### Information supplied
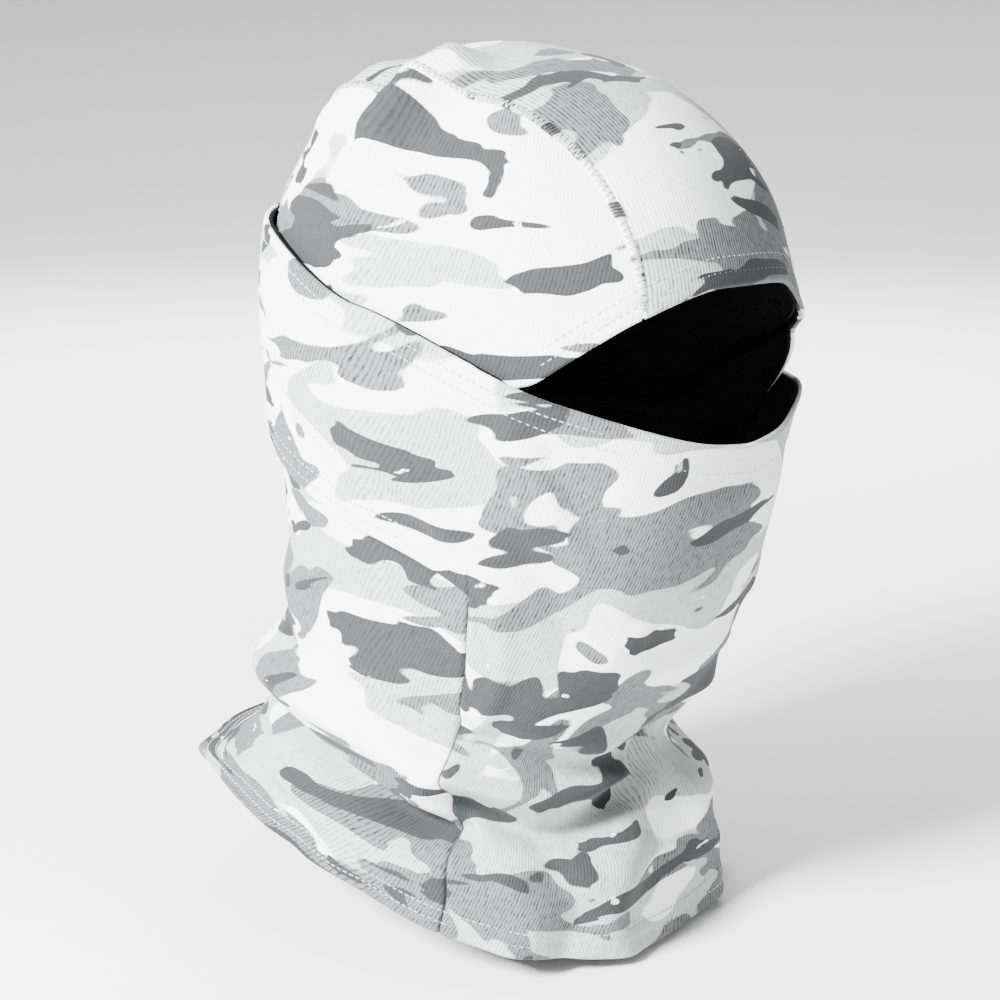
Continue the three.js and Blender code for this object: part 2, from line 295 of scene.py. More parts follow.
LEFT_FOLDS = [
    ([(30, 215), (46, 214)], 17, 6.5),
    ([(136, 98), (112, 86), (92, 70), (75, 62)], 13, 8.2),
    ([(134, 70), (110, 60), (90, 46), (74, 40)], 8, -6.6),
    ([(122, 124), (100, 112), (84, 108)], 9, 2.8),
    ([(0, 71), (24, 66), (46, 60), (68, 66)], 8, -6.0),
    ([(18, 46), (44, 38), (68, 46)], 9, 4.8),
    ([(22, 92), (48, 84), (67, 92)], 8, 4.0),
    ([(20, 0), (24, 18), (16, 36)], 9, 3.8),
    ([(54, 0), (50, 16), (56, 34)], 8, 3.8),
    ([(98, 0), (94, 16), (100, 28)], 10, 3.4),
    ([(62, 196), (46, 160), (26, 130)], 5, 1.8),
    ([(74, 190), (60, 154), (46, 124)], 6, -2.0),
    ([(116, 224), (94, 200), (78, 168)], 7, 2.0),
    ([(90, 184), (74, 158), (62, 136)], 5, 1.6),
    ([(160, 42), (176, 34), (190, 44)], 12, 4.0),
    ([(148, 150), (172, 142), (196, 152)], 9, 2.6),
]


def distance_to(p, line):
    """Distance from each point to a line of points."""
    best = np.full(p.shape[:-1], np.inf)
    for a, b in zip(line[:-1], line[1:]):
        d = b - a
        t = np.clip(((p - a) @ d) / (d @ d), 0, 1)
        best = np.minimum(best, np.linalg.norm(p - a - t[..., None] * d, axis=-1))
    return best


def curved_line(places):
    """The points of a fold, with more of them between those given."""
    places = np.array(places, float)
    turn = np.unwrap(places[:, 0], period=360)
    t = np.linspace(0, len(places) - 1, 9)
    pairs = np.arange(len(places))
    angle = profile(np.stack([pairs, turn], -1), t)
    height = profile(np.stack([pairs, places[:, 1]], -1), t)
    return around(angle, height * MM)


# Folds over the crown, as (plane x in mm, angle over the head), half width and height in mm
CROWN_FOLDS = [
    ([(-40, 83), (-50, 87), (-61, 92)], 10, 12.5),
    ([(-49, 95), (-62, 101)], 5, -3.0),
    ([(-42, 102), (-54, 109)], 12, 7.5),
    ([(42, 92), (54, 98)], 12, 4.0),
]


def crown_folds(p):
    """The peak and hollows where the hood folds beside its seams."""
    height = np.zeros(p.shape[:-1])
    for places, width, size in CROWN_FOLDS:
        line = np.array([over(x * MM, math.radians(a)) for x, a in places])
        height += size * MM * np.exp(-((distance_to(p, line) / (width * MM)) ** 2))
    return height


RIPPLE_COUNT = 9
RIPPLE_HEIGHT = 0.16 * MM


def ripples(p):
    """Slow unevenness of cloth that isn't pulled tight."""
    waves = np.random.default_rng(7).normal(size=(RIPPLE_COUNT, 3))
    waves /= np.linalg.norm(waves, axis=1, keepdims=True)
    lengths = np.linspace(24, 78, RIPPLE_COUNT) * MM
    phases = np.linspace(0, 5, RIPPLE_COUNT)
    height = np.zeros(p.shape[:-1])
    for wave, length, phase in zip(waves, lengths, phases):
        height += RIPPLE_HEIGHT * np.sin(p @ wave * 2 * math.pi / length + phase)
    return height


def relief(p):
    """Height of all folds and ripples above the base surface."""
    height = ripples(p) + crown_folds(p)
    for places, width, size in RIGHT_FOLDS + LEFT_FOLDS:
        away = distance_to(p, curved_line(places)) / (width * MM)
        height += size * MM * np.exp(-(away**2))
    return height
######
* _Directions for this task_:
Pull out all lines of the data with the string "from".

* _Finished task_:
Continue the three.js and Blender code for this object: part 2, from line 295 of scene.py. More parts follow.
    """Distance from each point to a line of points."""